I am having the same problem and I got the driver switch working by using the following script as a QEMU hook:

#!/bin/bash
TMP_FILE=/tmp/qemu-hook
DOMAIN=$1
VM_STATE=$2

touch $TMP_FILE
echo "Event $DOMAIN $VM_STATE" >> $TMP_FILE

# Attaches a PCIe device to the given driver
# Args:
#   $1 - Bus number
#     For example: "0000:03:00.0"
#   $2 - Vendor ID
#     For example: "0x10de"
#   $3 - Product ID
#     For example: "0x17c8"
#   $4 - Driver to attach
#     For example: "vfio-pci"
attach_driver()
{
  if [ $# -eq 4 ]; then
    echo "Attach driver: $1 $2 $3 $4"
  fi

  if [ $# -eq 3 ]; then
    echo "Attach driver: $1 $2 $3"
  fi

  if [ -d /sys/bus/pci/devices/$1/driver/ ]; then
    echo "$1" > /sys/bus/pci/devices/$1/driver/unbind
  fi

  if [ $# -eq 4 ]; then
    echo "$2 $3" > /sys/bus/pci/drivers/$4/new_id
  fi
}

# Script for win10
if [[ $DOMAIN == "win10" ]]; then
  if [[ $VM_STATE == "prepare" ]]; then
    echo "Windows 10 VM preparing PCIe devices" >> $TMP_FILE
    attach_driver "0000:09:00.0" "0x10de" "0x17c8" "vfio-pci" # GTX 980 Ti video
    attach_driver "0000:09:00.1" "0x10de" "0x36b6" "vfio-pci" # GTX 980 Ti HDMI sound
  fi

  if [[ $VM_STATE == "release" ]]; then
    echo "Windows 10 VM releasing PCIe devices" >> $TMP_FILE
    attach_driver "0000:09:00.0" "0x10de" "0x17c8" "nouveau" # GTX 980 Ti video
    attach_driver "0000:09:00.1" "0x10de" "0x36b6" # GTX 980 Ti HDMI sound
  fi
fi

To get the hook working just copy it into /etc/libvirt/hooks/, name it qemu and make it executable.

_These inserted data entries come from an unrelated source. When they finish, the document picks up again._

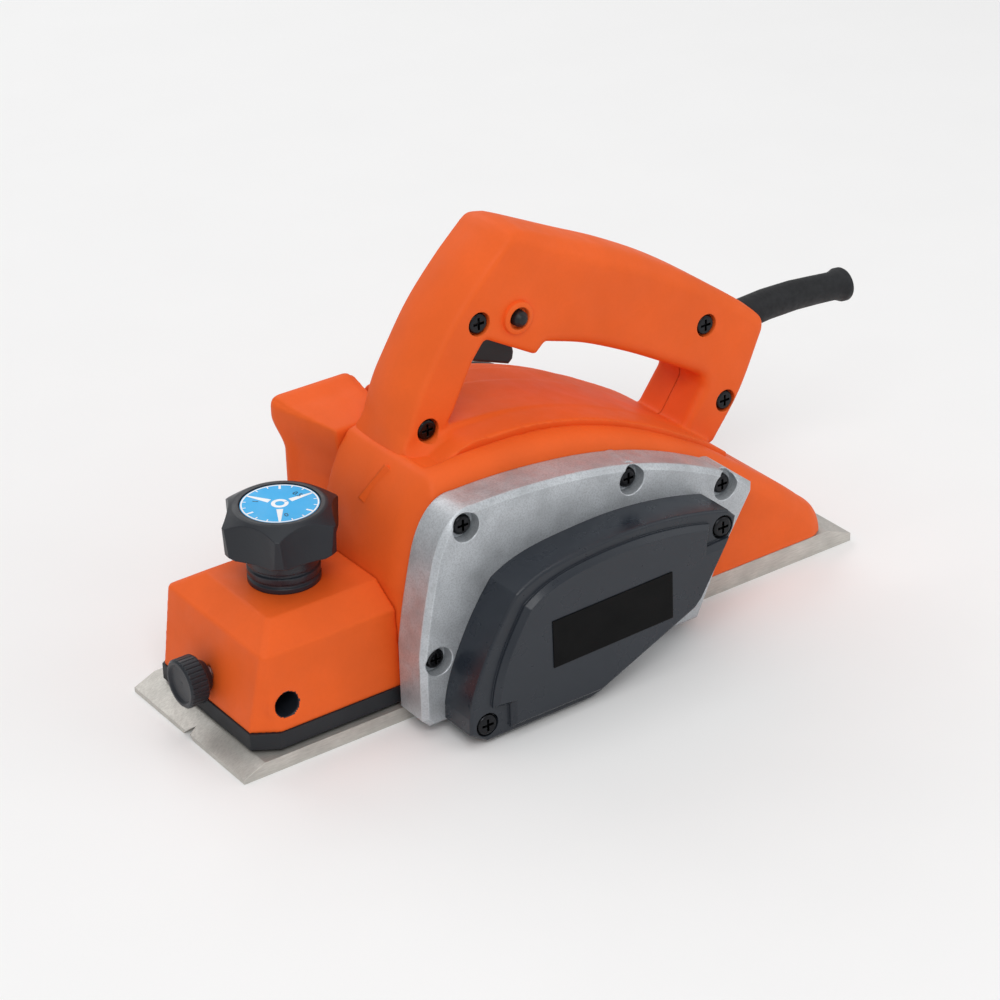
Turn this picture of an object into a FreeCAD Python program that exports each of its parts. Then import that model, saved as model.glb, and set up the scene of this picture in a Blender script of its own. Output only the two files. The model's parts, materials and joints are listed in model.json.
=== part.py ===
import FreeCAD, Part
import math
import os
import Sketcher

# Electric hand planer, millimetres.
# +X points to the rear of the tool, +Y away from the belt cover, +Z up.
# The origin is the middle of the sole, on the plane the planer slides on.

V = FreeCAD.Vector
os.makedirs("parts", exist_ok=True)
doc = FreeCAD.newDocument("planer")
sheet = doc.addObject("Spreadsheet::Sheet", "sizes")

DRIVING_SIZES = {
    # sole
    "sole_width": 82.0,
    "rear_shoe_thickness": 9.0,
    "front_shoe_thickness": 6.0,
    "groove_depth": 3.5,
    "groove_half_width": 3.5,
    # depth setting
    "knob_x": -103.0,
    "knob_radius": 24.2,
    "knob_bottom": 69.0,
    "knob_top": 86.0,
    "dial_radius": 15.1,
    "collar_radius": 14.2,
    "front_box_top": 54.0,
    "screw_radius": 5.0,
    "shank_radius": 6.0,
    # side fence rod
    "rod_x": -127.0,
    "rod_height": 24.3,
    "rod_bore_radius": 5.0,
    # cutter drum
    "drum_x": -35.0,
    "drum_height": 26.2,
    "drum_radius": 24.5,
    "drum_length": 82.0,
    "blade_flat": 17.0,
    "blade_thickness": 3.0,
    "clamp_thickness": 3.0,
    # motor
    "motor_x": 28.0,
    "motor_height": 44.0,
    "stator_radius": 30.8,
    "rotor_radius": 17.5,
    "motor_tube_radius": 34.0,
    # widths across the tool
    "plate_back": 42.0,
    "plate_depth": 16.0,
    "cover_depth": 17.0,
    "cover_panel": 3.0,
    "housing_far_side": 46.0,
    "handle_half_width": 16.0,
    "handle_base_half_width": 29.7,
    "wall": 3.0,
}

for row, (alias, value) in enumerate(DRIVING_SIZES.items(), start=1):
    sheet.set("A%d" % row, alias)
    sheet.set("B%d" % row, "%g" % value)
    sheet.setAlias("B%d" % row, alias)
doc.recompute()


def size(alias):
    return float(sheet.get(alias))


def value_of(number):
    """A number as it is, or the value of a sheet expression such as 'sizes.wall * 2'."""
    if isinstance(number, str):
        return float(sheet.evalExpression(number))
    return float(number)


# ---------------------------------------------------------------- outlines

def smooth_curve(points):
    curve = Part.BSplineCurve()
    curve.interpolate([V(u, v, 0) for u, v in points])
    return curve


def stretch_curve(points):
    """A straight line for two points, a smooth curve through more."""
    if len(points) == 2:
        return Part.LineSegment(V(*points[0], 0), V(*points[1], 0))
    return smooth_curve(points)


def polygon_stretches(points):
    closed = points + [points[0]]
    return [[closed[i], closed[i + 1]] for i in range(len(points))]


def sampled(stretches, per_curve=14):
    """The corner points of an outline, its curves cut into short chords."""
    points = []
    for stretch in stretches:
        if len(stretch) == 2:
            points.append(stretch[0])
        else:
            on_curve = smooth_curve(stretch).toShape().discretize(Number=per_curve)
            points.extend((p.x, p.y) for p in on_curve[:-1])
    return points


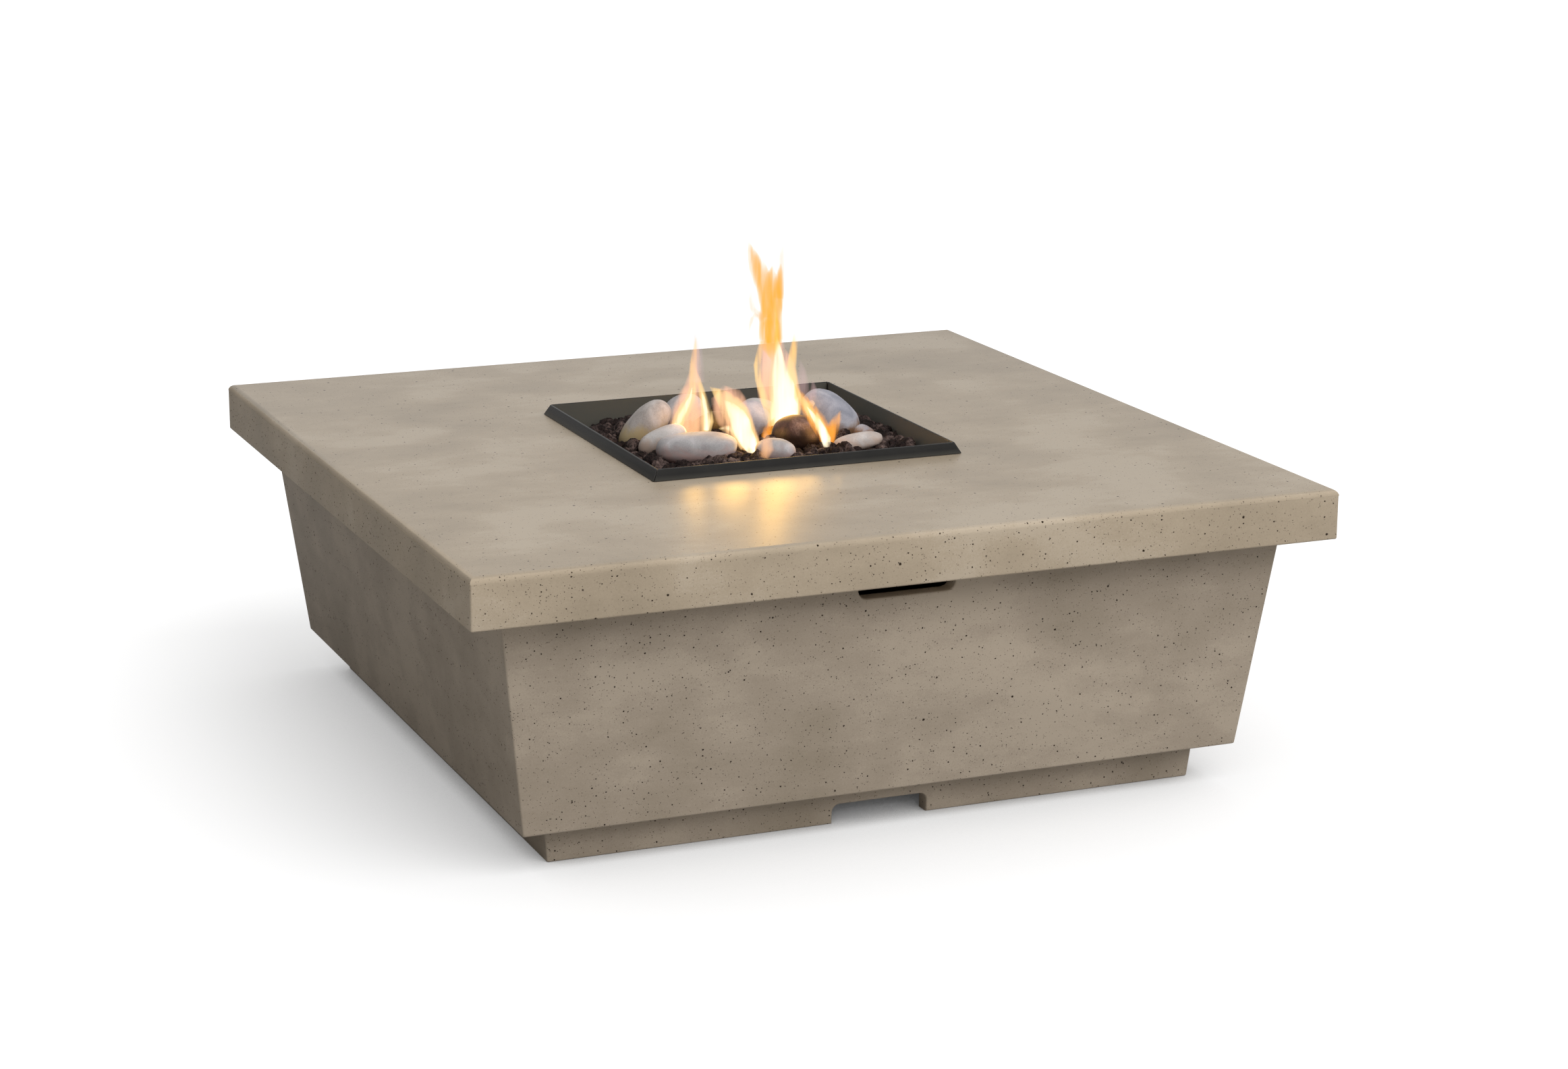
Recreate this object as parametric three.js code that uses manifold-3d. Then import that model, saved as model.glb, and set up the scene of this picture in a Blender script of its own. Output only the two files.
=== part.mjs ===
// Square concrete fire table with a drop-in steel burner tray, media grate, gas train and key valve.
// Millimetres, +Z up. Origin on the floor under the centre. -Y is the front, +X the side with the key valve.
import * as THREE from 'three';
import { mergeVertices } from 'three/addons/utils/BufferGeometryUtils.js';
import Module from 'manifold-3d';

const wasm = await Module();
wasm.setup();

// ---- driving dimensions ----
const inch = 25.4;
const degree = Math.PI / 180;
const gap = 0.3;                       // clearance between pieces that rest on or in each other
const cutExtra = 2;                    // how far a cutting shape runs past what it cuts

const slabWidth = 44 * inch;
const slabThickness = 2.5 * inch;
const slabEdgeRadius = 9;
const slabSkin = 25;                   // thickness between the solid border and the tray collar
const slabBorderWidth = 118;
const slabCollarWidth = 26;

const bodyHeight = 11 * inch;
const bodyTopWidth = 40 * inch;
const bodyBottomWidth = 948;
const wallThickness = 20;

const plinthHeight = 2 * inch;
const plinthTopWidth = 870.8;
const plinthBottomWidth = 861.4;

const ventWidth = 5 * inch;
const ventDepth = 27;                  // of the slots in the top edge of the body
const ventCornerRadius = 12;
const notchHeight = 25;                // of the notches in the bottom edge of the plinth
const notchCornerRadius = 10;

const trayInside = 403.8;              // clear width between the inner faces of the frame rails
const traySheet = 2;
const rimHeight = 14.4;                // top of the frame above the slab
const rimFootWidth = 422.8;            // across the outer feet of the sloping faces
const trayClearance = 1.6;             // between the rail legs and the slab cut-out
const railLegBottom = 330;
const mitreGap = 0.5;                  // from the diagonal to each rail end
const panBottom = 300;
const panTop = 345;
const panSheet = 1.5;

const burnerRadius = 122;
const burnerTubeRadius = 9.5;
const burnerHeight = 318;
const hubRadius = 15;
const nippleRadius = 10.6;

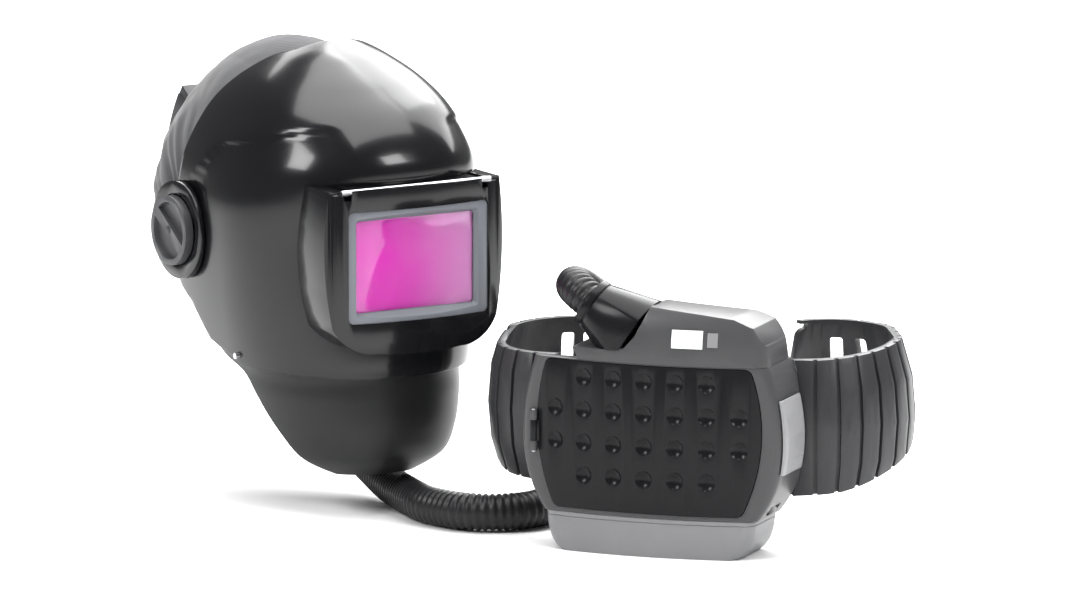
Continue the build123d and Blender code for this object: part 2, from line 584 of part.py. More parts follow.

Unfortunately the nouveau driver isn’t able to control the fans of my GPU (Nvidia GTX 980 Ti).
However, the proprietary nvidia driver is able to control the fan speeds but the driver switch does not work with this one because nvidia is not present in the /sys/bus/pci/drivers/ folder.

I also tried to use driver_override but that did not work either.

echo "nvidia" > /sys/bus/pci/devices/0000:09:00.0/driver_override

Does anybody know how to reassign the proprietary nvidia driver properly?

Some people told me that I should try to override the vBIOS of the card with one that has a manipulated section for fan control.
https://pve.proxmox.com/wiki/Pci_passthrough#romfile
The thing is that I don’t know how to manipulate a vBIOS.

Are there more options to achieve reasonable fan control or even shut the fans down completely while the VM is turned off?